— THE TASK —
Set down the material exactly as given, please, from its first line through the line that includes "leaf_thick = 0.5; // [0.3:0.05:0.8]".

Stored dataset items:
══════════════════════════════
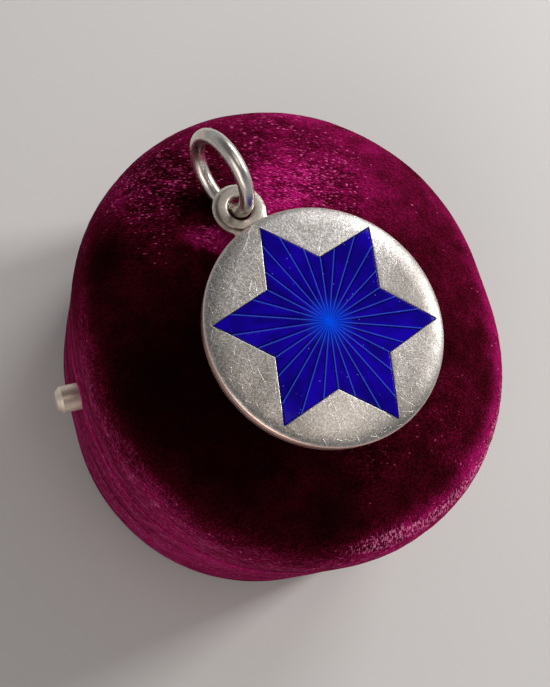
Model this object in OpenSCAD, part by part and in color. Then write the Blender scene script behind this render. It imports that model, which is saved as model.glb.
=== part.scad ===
// Enamelled star pendant lying on the lid of a small velvet box.
// Millimetres. The box stands on z = 0, its push button faces -Y and its hinge +Y.

/* [Box] */
// Radius of the box's two round ends
end_radius = 24.5; // [20:0.1:30]
// Half the length of the straight walls between the ends
half_straight = 2.7; // [0:0.05:8]
// Height of the closed box at the middle of its lid
box_height = 33.2; // [25:0.1:45]
// Height of the base's rim
rim_height = 17.8; // [12:0.1:25]
// Gap between the base's rim and the lid
lid_gap = 0.2; // [0.1:0.05:0.5]
// Radius of the lid's padded edge
pad_radius = 6; // [3:0.1:12]
// How far the lid's top rises from the padded edge to its middle
lid_rise = 2.6; // [0.5:0.1:4]
// Thickness of the covered board walls
wall = 2.5; // [1.5:0.1:4]
// Radius under the base's outer edge
foot_radius = 1.2; // [0.5:0.1:3]

/* [Push button] */
// Radius of the button
button_radius = 1.6; // [1:0.05:2.5]
// How far the button stands out of the wall
button_reach = 3; // [1:0.1:5]
// Height of the button's axis
button_height = 14.9; // [8:0.1:16]
// Depth of the button's seat in the wall
button_seat = 1.6; // [1:0.1:2]

/* [Hinge] */
// Radius of the hinge knuckles
knuckle_radius = 1; // [0.8:0.05:1.5]
// Radius of the hinge pin
pin_radius = 0.45; // [0.3:0.05:0.6]
// Length of the whole hinge
hinge_length = 11; // [8:0.5:14]
// Length of the middle knuckle
middle_knuckle = 4; // [3:0.1:6]
// Height of each leaf away from the pin
leaf_height = 4.6; // [3:0.1:6]
// Thickness of the leaves
leaf_thick = 0.5; // [0.3:0.05:0.8]

/* [Pendant place] */
// Pendant's centre across the box
pendant_x = 2.8; // [-5:0.05:5]
// Pendant's centre from the box's middle towards the hinge
pendant_y = -0.75; // [-5:0.05:5]
// Turn of the pendant on the lid
pendant_turn = 110; // [0:1:360]
// Gap under the pendant, filled by the velvet's pile
pile_gap = 0.3; // [0.05:0.05:0.5]

/* [Case] */
// Radius of the round case
case_radius = 13; // [10:0.1:16]
// Rise of the front plate's dome
face_rise = 0.3; // [0.1:0.05:1]
// Radius of the front plate's shoulder
shoulder = 0.45; // [0.2:0.05:0.8]
// Thickness of the front plate
plate_thick = 1.2; // [0.8:0.05:1.6]
// Gap at the seam between the plates
seam_gap = 0.1; // [0.05:0.05:0.3]
// Thickness of the back case
back_thick = 1.7; // [1:0.05:3]
// Radius of the back case's outer edge
back_edge = 0.9; // [0.4:0.05:1.2]

/* [Star] */
// Radius at the star's points
star_point = 12.28; // [8:0.01:13]
// Radius at the star's inner corners
star_corner = 7.19; // [5:0.01:9]
// Depth of the enamel's cell below the middle of the face
cell_depth = 0.6; // [0.4:0.05:0.8]
// Height of the rays on the cell's floor
ray_height = 0.1; // [0.05:0.01:0.2]
// Width of each ray
ray_width = 0.2; // [0.1:0.05:0.4]
// Number of rays
ray_count = 30; // [12:6:48]

/* [Eye and ring] */
// Distance from the case's centre to the eye's centre
eye_distance = 15.42; // [14:0.05:18]
// Outer radius of the eye
eye_radius = 2.52; // [2:0.05:3]
// Radius of the eye's hole
eye_hole = 1.35; // [1:0.05:1.8]
// Thickness of the eye
eye_thick = 1; // [0.6:0.05:1.5]
// Radius from the ring's centre to the middle of its wire
ring_radius = 4.27; // [3:0.05:6]
// Radius of the ring's wire
wire_radius = 0.8; // [0.5:0.05:1]
// Ring's place across, along and above the pendant
ring_place = [-0.35, 19.05, 0.6];

/* [Hidden] */
$fn = 96;
lid_floor = rim_height + lid_gap;
hinge_y = end_radius + knuckle_radius + 0.3;
hinge_z = rim_height + lid_gap / 2;
leaf_y = end_radius + 0.1;
face_z = box_height + pile_gap + back_thick + seam_gap + plate_thick;
back_z = face_z - plate_thick - seam_gap;
star_scale = 0.995;

function dome_radius(flat, rise) = (flat * flat + rise * rise) / (2 * rise);

// Points of a half section of a disc with a gently domed top and a round edge, highest at y = 0
function domed_points(radius, edge, rise, bottom, edge_steps, top_steps) =
    let (flat = radius - edge, big = dome_radius(flat, rise), lean = asin(flat / (big - edge)),
        drop = big - (big - edge) * cos(lean), meet = big * sin(lean))
    concat(
        [[0, bottom], [radius, bottom]],
        [for (i = [0:edge_steps]) let (a = (90 - lean) * i / edge_steps)
            [flat + edge * cos(a), -drop + edge * sin(a)]],
        [for (i = [1:top_steps]) let (x = meet * (1 - i / top_steps)) [x, -big + sqrt(big * big - x * x)]]
    );

module domed_half(radius, edge, rise, bottom, edge_steps = 6, top_steps = 10) {
    polygon(domed_points(radius, edge, rise, bottom, edge_steps, top_steps));
}

// Turns a half section into the box's plan: two half rounds and a straight middle
module box_sweep() {
    translate([half_straight, 0, 0])
        rotate([0, 0, -90])
            rotate_extrude(angle = 180)
                children();
    translate([-half_straight, 0, 0])
        rotate([0, 0, 90])
            rotate_extrude(angle = 180)
                children();
    for (side = [0, 1])
        mirror([0, side, 0])
            rotate([90, 0, 90])
                translate([0, 0, -half_straight])
                    linear_extrude(height = 2 * half_straight)
                        children();
}

module star_outline(scale_by) {
    polygon([for (i = [0:11]) let (r = scale_by * (i % 2 == 0 ? star_point : star_corner), a = 90 + 30 * i)
        [r * cos(a), r * sin(a)]]);
}

module base_section() {
    translate([0, foot_radius])
        square([end_radius, rim_height - foot_radius]);
    square([end_radius - foot_radius, foot_radius]);
    intersection() {
        translate([end_radius - foot_radius, foot_radius])
            circle(r = foot_radius);
        translate([end_radius - foot_radius, 0])
            square([foot_radius, foot_radius]);
    }
}

module base() {
    color([0.45, 0.02, 0.22])
        difference() {
            box_sweep()
                base_section();
            box_sweep()
                translate([0, wall])
                    square([end_radius - wall, rim_height]);
            translate([0, -end_radius + button_seat, button_height])
                rotate([90, 0, 0])
                    cylinder(h = 4, r = button_radius + 0.1);
        }
}

module lid() {
    color([0.5, 0.02, 0.26])
        difference() {
            translate([0, 0, box_height])
                box_sweep()
                    domed_half(end_radius, pad_radius, lid_rise, lid_floor - box_height, 12, 12);
            translate([0, 0, box_height - wall])
                box_sweep()
                    domed_half(end_radius - wall, pad_radius - wall, lid_rise, lid_floor - box_height,
                        12, 12);
        }
}

// A hinge leaf with its knuckles, standing up from the pin; gaps are cut for the other leaf's knuckles
module hinge_leaf(outer) {
    side_length = (hinge_length - middle_knuckle) / 2;
    reach = knuckle_radius + 0.15;
    difference() {
        union() {
            translate([-hinge_length / 2, leaf_y, hinge_z + reach])
                cube([hinge_length, leaf_thick, leaf_height - reach]);
            for (x = outer ? [-hinge_length / 2, middle_knuckle / 2] : [-middle_knuckle / 2])
                translate([x, 0, 0]) {
                    translate([0, leaf_y, hinge_z])
                        cube([outer ? side_length : middle_knuckle, leaf_thick, reach + 0.2]);
                    translate([0, hinge_y, hinge_z])
                        rotate([0, 90, 0])
                            cylinder(h = outer ? side_length : middle_knuckle, r = knuckle_radius);
                }
        }
        if (outer)
            translate([-middle_knuckle / 2 - 0.1, leaf_y - 1, hinge_z - reach])
                cube([middle_knuckle + 0.2, 4, 2 * reach]);
        if (!outer) {
            for (x = [-hinge_length / 2 - 1, middle_knuckle / 2 - 0.05])
                translate([x, leaf_y - 1, hinge_z - reach])
                    cube([side_length + 1.05, 4, 2 * reach]);
            translate([-hinge_length, hinge_y, hinge_z])
                rotate([0, 90, 0])
                    cylinder(h = 2 * hinge_length, r = pin_radius + 0.06);
        }
    }
}

module hinge_base() {
    color([0.75, 0.62, 0.35]) {
        translate([0, 0, 2 * hinge_z])
            mirror([0, 0, 1])
                hinge_leaf(true);
        translate([-hinge_length / 2, hinge_y, hinge_z])
            rotate([0, 90, 0])
                cylinder(h = hinge_length, r = pin_radius);
    }
}

module hinge_lid() {
    color([0.75, 0.62, 0.35])
        hinge_leaf(false);
}

module push_button() {
    tip = 0.5;
    color([0.75, 0.62, 0.35])
        translate([0, -end_radius + button_seat - 0.1, button_height])
            rotate([90, 0, 0]) {
                cylinder(h = button_seat + button_reach - tip - 0.1, r = button_radius);
                translate([0, 0, button_seat + button_reach - tip - 0.1])
                    cylinder(h = tip, r1 = button_radius, r2 = button_radius - tip);
            }
}

// Moves the pendant from its own centre to its place on the lid
module on_lid() {
    translate([pendant_x, pendant_y, 0])
        rotate([0, 0, pendant_turn])
            children();
}

module eye_section() {
    inner = 0.35;
    outer = 0.22;
    translate([eye_hole + inner, 0])
        square([eye_radius - outer - eye_hole - inner, eye_thick]);
    translate([eye_hole, inner])
        square([inner, eye_thick - 2 * inner]);
    translate([eye_radius - outer, outer])
        square([outer, eye_thick - 2 * outer]);
    for (y = [inner, eye_thick - inner])
        translate([eye_hole + inner, y])
            circle(r = inner);
    for (y = [outer, eye_thick - outer])
        translate([eye_radius - outer, y])
            circle(r = outer);
}

module eye_neck() {
    width = 2.75;
    difference() {
        linear_extrude(height = eye_thick - 0.15)
            polygon([[-width, case_radius - 1.2], [width, case_radius - 1.2], [width, case_radius - 0.5],
                [eye_radius - 0.1, case_radius + 0.9], [1.5, eye_distance - 1.4],
                [-1.5, eye_distance - 1.4], [-eye_radius + 0.1, case_radius + 0.9],
                [-width, case_radius - 0.5]]);
        translate([0, eye_distance, -1])
            cylinder(h = 4, r = eye_hole + 0.35);
    }
}

module back_case() {
    color([0.72, 0.7, 0.66])
        on_lid() {
            translate([0, 0, back_z - back_thick])
                rotate([180, 0, 0])
                    rotate_extrude()
                        domed_half(case_radius - 0.1, back_edge, 0.25, -back_thick);
            translate([0, eye_distance, back_z + 0.1 - eye_thick])
                rotate_extrude()
                    eye_section();
            translate([0, 0, back_z + 0.1 - eye_thick])
                eye_neck();
        }
}

module face_solid(lower, bottom) {
    translate([0, 0, face_z - lower])
        rotate_extrude()
            domed_half(case_radius, shoulder, face_rise, bottom);
}

module rays() {
    intersection() {
        union() {
            for (i = [0:ray_count - 1])
                rotate([0, 0, i * 360 / ray_count])
                    translate([1, 0, face_z - cell_depth])
                        rotate([90, 0, 90])
                            linear_extrude(height = star_point)
                                polygon([[-ray_width / 2, -0.1], [ray_width / 2, -0.1], [ray_width / 2, 0],
                                    [0, ray_height], [-ray_width / 2, 0]]);
        }
        translate([0, 0, face_z - plate_thick + 0.1])
            linear_extrude(height = plate_thick)
                star_outline(1);
    }
}

module front_plate() {
    color([0.78, 0.76, 0.72])
        on_lid() {
            difference() {
                face_solid(0, -plate_thick);
                translate([0, 0, face_z - cell_depth])
                    linear_extrude(height = 2)
                        star_outline(1);
                translate([0, 0, face_z - plate_thick - 1])
                    difference() {
                        cylinder(h = 1.2, r = case_radius + 1);
                        translate([0, 0, -1])
                            cylinder(h = 4, r = case_radius - 0.25);
                    }
            }
            rays();
        }
}

module enamel_star() {
    color([0.05, 0.03, 0.6])
        on_lid()
            intersection() {
                face_solid(0.02, -plate_thick);
                translate([0, 0, face_z - cell_depth + ray_height + 0.02])
                    linear_extrude(height = 2)
                        star_outline(star_scale);
            }
}

module jump_ring() {
    color([0.75, 0.73, 0.7])
        on_lid()
            translate([ring_place[0], ring_place[1], face_z + ring_place[2]])
                rotate([0, 90, 0])
                    rotate_extrude()
                        translate([ring_radius, 0])
                            circle(r = wire_radius);
}

base();
lid();
hinge_base();
hinge_lid();
push_button();
back_case();
front_plate();
enamel_star();
jump_ring();
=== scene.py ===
# Enamelled star pendant lying on a velvet box: the looks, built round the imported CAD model.
# Lengths in the dictionaries are millimetres, in the CAD model's own frame.
import math

import bmesh
import bpy
import numpy as np
from mathutils import Matrix, Vector


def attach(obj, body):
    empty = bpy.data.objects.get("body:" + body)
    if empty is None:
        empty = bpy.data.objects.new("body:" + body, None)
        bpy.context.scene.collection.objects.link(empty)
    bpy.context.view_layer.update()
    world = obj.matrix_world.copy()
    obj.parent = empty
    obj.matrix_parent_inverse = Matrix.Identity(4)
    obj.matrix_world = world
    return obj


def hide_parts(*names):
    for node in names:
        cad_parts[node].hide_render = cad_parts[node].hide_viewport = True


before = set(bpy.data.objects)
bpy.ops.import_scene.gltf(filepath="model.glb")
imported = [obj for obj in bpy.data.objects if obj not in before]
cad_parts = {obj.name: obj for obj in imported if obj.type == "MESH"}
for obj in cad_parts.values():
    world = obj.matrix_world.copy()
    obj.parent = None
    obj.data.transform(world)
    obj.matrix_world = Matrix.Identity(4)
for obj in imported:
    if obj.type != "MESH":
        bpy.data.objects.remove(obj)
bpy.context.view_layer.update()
scene = bpy.context.scene
mm = 0.001


# Small helpers for meshes

hashFactors = np.array([374761393, 668265263, 1274126177])
lowBits = 0xffffffff


def hashedCells(cells, seed):
    # one number from 0 to 1 for each lattice cell
    mixed = (cells @ hashFactors + seed * 974634777) & lowBits
    mixed = ((mixed ^ (mixed >> 13)) * 1103515245) & lowBits
    return ((mixed ^ (mixed >> 16)) & 0xffff) / 65535.0


def latticeNoise(points, size, seed):
    # smooth noise from -1 to 1 with features of about that size
    scaled = points / size
    cells = np.floor(scaled).astype(np.int64)
    inside = scaled - cells
    inside = inside * inside * (3 - 2 * inside)
    total = np.zeros(len(points))
    for corner in range(8):
        offset = np.array([corner & 1, corner >> 1 & 1, corner >> 2 & 1])
        weight = np.prod(np.where(offset, inside, 1 - inside), axis=1)
        total += weight * hashedCells(cells + offset, seed)
    return total * 2 - 1


def noiseSum(points, *layers):
    # several noises added up: size, seed and share of each
    return sum(share * latticeNoise(points, size, seed) for size, seed, share in layers)


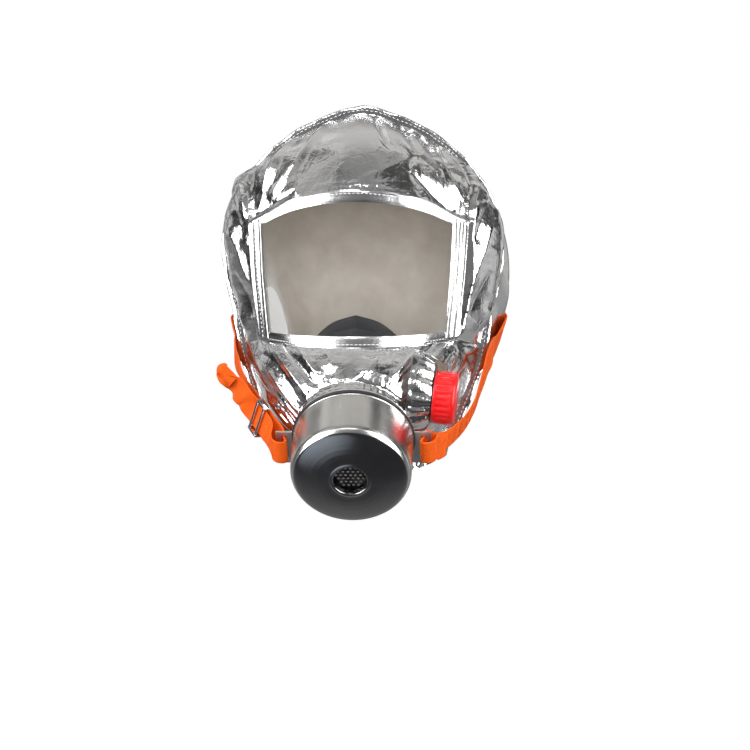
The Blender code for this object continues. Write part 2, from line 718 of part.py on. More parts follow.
def build():
    clear_scene()
    film = material("aluminised film", (0.82, 0.82, 0.83), 0.25, 1.0)
    clear = material("clear visor film", (0.95, 0.97, 0.98), 0.05, 0.0, 0.25)
    rubber = material("black rubber", (0.02, 0.02, 0.022), 0.55)
    plastic = material("black plastic", (0.03, 0.03, 0.03), 0.4)
    steel = material("polished steel", (0.6, 0.6, 0.61), 0.15, 1.0)
    mesh_steel = material("screen steel", (0.35, 0.35, 0.35), 0.35, 1.0)
    paper = material("filter paper", (0.88, 0.87, 0.82), 0.9)
    charcoal = material("catalyst grains", (0.06, 0.055, 0.05), 0.95)
    salt = material("desiccant grains", (0.75, 0.74, 0.7), 0.9)
    red = material("red plastic", (0.75, 0.02, 0.02), 0.3)
    webbing = material("orange webbing", (0.9, 0.16, 0.02), 0.8)
    forward = (0, -math.cos(CANISTER_TILT), -math.sin(CANISTER_TILT))
    canister_frame = frame_on("canister_axis", CANISTER_CENTRE, forward)
    valve_frame = frame_on("exhalation_valve_axis", CAP_CENTRE, CAP_AXIS)
    build_window(film, clear)
    build_front_panels(film)
    rear_panel = build_rear_panel(film)
    build_crown_seam(film)
    build_lower_face_panel(film, valve_frame)
    build_neck(film, rubber)
    build_half_mask(rubber, valve_frame)
    build_mask_fittings(canister_frame, plastic, film, steel, rubber)
    build_gasket(canister_frame, rubber)
    build_canister(canister_frame, (steel, plastic, paper, mesh_steel, charcoal, salt))
    build_exhalation_valve(valve_frame, plastic, rubber, red)
    build_strap(webbing, rear_panel)
    build_buckle(steel)


build()
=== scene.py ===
"""Looks of the smoke hood: crinkled aluminised film, clear window, steel canister, red valve cap, webbing."""

import itertools
import math

import bmesh
import bpy
import numpy as np
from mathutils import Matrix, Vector
from mathutils.bvhtree import BVHTree


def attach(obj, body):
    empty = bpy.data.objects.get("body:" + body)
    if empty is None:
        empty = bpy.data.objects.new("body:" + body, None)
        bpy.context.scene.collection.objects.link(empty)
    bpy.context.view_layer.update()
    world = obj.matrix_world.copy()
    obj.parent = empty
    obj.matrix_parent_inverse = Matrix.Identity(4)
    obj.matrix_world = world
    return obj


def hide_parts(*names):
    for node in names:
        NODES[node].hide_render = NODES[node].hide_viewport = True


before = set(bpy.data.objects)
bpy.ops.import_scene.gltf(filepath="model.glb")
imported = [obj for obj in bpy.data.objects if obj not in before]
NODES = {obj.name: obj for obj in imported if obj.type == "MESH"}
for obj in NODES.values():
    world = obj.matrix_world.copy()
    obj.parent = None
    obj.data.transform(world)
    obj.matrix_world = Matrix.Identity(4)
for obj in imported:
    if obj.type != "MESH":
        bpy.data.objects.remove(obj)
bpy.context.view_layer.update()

MM = 0.001

# Dimensions shared with the CAD, millimetres
HEM_WIDTH = 7.0
BINDING_WIDTH = 10.5
WINDOW_SPAN = 150.0
WINDOW_HEIGHT = 100.0
SEAM_Y = -15.0
NECK_BAND_HEIGHT = 13.0
STRAP_WIDTH = 20.0
STRAP_THICKNESS = 1.5
CANISTER_RADIUS = 43.0
CANISTER_TILT = math.radians(39)
CANISTER_CENTRE = np.array([0.0, -125.0, 8.0])
INLET_RADIUS = 12.0
CAP_CENTRE = np.array([66.0, -110.0, 37.5])
CAP_AXIS = (0.99, -0.02, -0.11)
CAP_RADIUS = 19.0
FILM_THICKNESS = 0.35

FORWARD = np.array([0, -math.cos(CANISTER_TILT), -math.sin(CANISTER_TILT)])
CANISTER_UP = np.array([0, -math.sin(CANISTER_TILT), math.cos(CANISTER_TILT)])
CANISTER_AXES = (np.array([1.0, 0, 0]), CANISTER_UP, FORWARD)

# A point inside the hood, which its surfaces face away from
INSIDE = np.array([0, 10, 110])


# Materials

def put(tree, node, **values):
    """Sets a node's attributes and inputs; an input given as a socket is linked."""
    for key, value in values.items():
        if hasattr(node, key):
            setattr(node, key, value)
            continue
        socket = node.inputs[key.replace("_", " ")]
        if isinstance(value, bpy.types.NodeSocket):
            tree.links.new(value, socket)
        elif socket.type == "RGBA":
            socket.default_value = (*value, 1)
        else:
            socket.default_value = value


def add(tree, kind, **values):
    node = tree.nodes.new("ShaderNode" + kind)
    put(tree, node, **values)
    return node


def stretched(tree, scale, coordinates="Object"):
    """Texture coordinates in metres, multiplied by scale along each axis."""
    place = add(tree, "TexCoord").outputs[coordinates]
    return add(tree, "Mapping", Scale=scale, Vector=place).outputs["Vector"]


def noise(tree, vector, scale, detail, roughness):
    node = add(tree, "TexNoise", Vector=vector, Scale=scale, Detail=detail, Roughness=roughness)
    return node.outputs["Fac"]


def cells(tree, vector, scale, feature="DISTANCE_TO_EDGE"):
    return add(tree, "TexVoronoi", feature=feature, Vector=vector, Scale=scale).outputs["Distance"]


def remap(tree, value, low, high, to_low=0.0, to_high=1.0):
    node = add(tree, "MapRange", Value=value, From_Min=low, From_Max=high, To_Min=to_low, To_Max=to_high)
    return node.outputs["Result"]


def ramp(tree, value, stops):
    node = add(tree, "ValToRGB", Fac=value)
    points = node.color_ramp.elements
    while len(points) < len(stops):
        points.new(0.5)
    for point, (at, colour) in zip(points, stops):
        point.position = at
        point.color = (*colour, 1)
    return node.outputs["Color"]


def calculate(tree, operation, *values):
    """A Math node's result; each value is a number or a socket."""
    node = add(tree, "Math", operation=operation)
    for socket, value in zip(node.inputs, values):
        if isinstance(value, bpy.types.NodeSocket):
            tree.links.new(value, socket)
        else:
            socket.default_value = value
    return node.outputs["Value"]


def blend(tree, amount, a, b, kind="MIX"):
    return add(tree, "MixRGB", blend_type=kind, Fac=amount, Color1=a, Color2=b).outputs["Color"]


def bump(tree, height, strength, distance, under=None):
    node = add(tree, "Bump", Height=height, Strength=strength, Distance=distance)
    if under:
        put(tree, node, Normal=under)
    return node.outputs["Normal"]


def new_material(name, coordinates="Object"):
    """A material with its node tree, its shader and its texture coordinates."""
    made = bpy.data.materials.new(name)
    made.use_nodes = True
    tree = made.node_tree
    return made, tree, tree.nodes["Principled BSDF"], stretched(tree, (1, 1, 1), coordinates)


def mottle(tree, shader, cloud, stops, roughness, span=(0.3, 0.8)):
    """Colour and roughness that both follow a noise."""
    put(tree, shader, Base_Color=ramp(tree, cloud, stops), Roughness=remap(tree, cloud, *span, *roughness))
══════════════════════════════
— FULL RESPONSE —
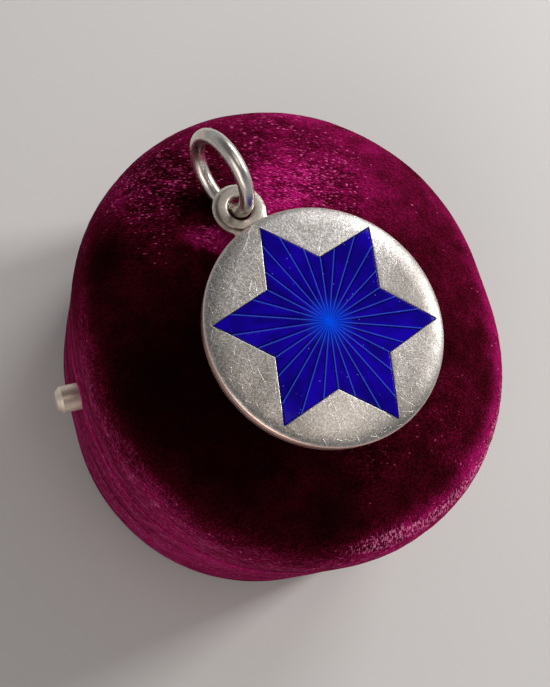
Model this object in OpenSCAD, part by part and in color. Then write the Blender scene script behind this render. It imports that model, which is saved as model.glb.
=== part.scad ===
// Enamelled star pendant lying on the lid of a small velvet box.
// Millimetres. The box stands on z = 0, its push button faces -Y and its hinge +Y.

/* [Box] */
// Radius of the box's two round ends
end_radius = 24.5; // [20:0.1:30]
// Half the length of the straight walls between the ends
half_straight = 2.7; // [0:0.05:8]
// Height of the closed box at the middle of its lid
box_height = 33.2; // [25:0.1:45]
// Height of the base's rim
rim_height = 17.8; // [12:0.1:25]
// Gap between the base's rim and the lid
lid_gap = 0.2; // [0.1:0.05:0.5]
// Radius of the lid's padded edge
pad_radius = 6; // [3:0.1:12]
// How far the lid's top rises from the padded edge to its middle
lid_rise = 2.6; // [0.5:0.1:4]
// Thickness of the covered board walls
wall = 2.5; // [1.5:0.1:4]
// Radius under the base's outer edge
foot_radius = 1.2; // [0.5:0.1:3]

/* [Push button] */
// Radius of the button
button_radius = 1.6; // [1:0.05:2.5]
// How far the button stands out of the wall
button_reach = 3; // [1:0.1:5]
// Height of the button's axis
button_height = 14.9; // [8:0.1:16]
// Depth of the button's seat in the wall
button_seat = 1.6; // [1:0.1:2]

/* [Hinge] */
// Radius of the hinge knuckles
knuckle_radius = 1; // [0.8:0.05:1.5]
// Radius of the hinge pin
pin_radius = 0.45; // [0.3:0.05:0.6]
// Length of the whole hinge
hinge_length = 11; // [8:0.5:14]
// Length of the middle knuckle
middle_knuckle = 4; // [3:0.1:6]
// Height of each leaf away from the pin
leaf_height = 4.6; // [3:0.1:6]
// Thickness of the leaves
leaf_thick = 0.5; // [0.3:0.05:0.8]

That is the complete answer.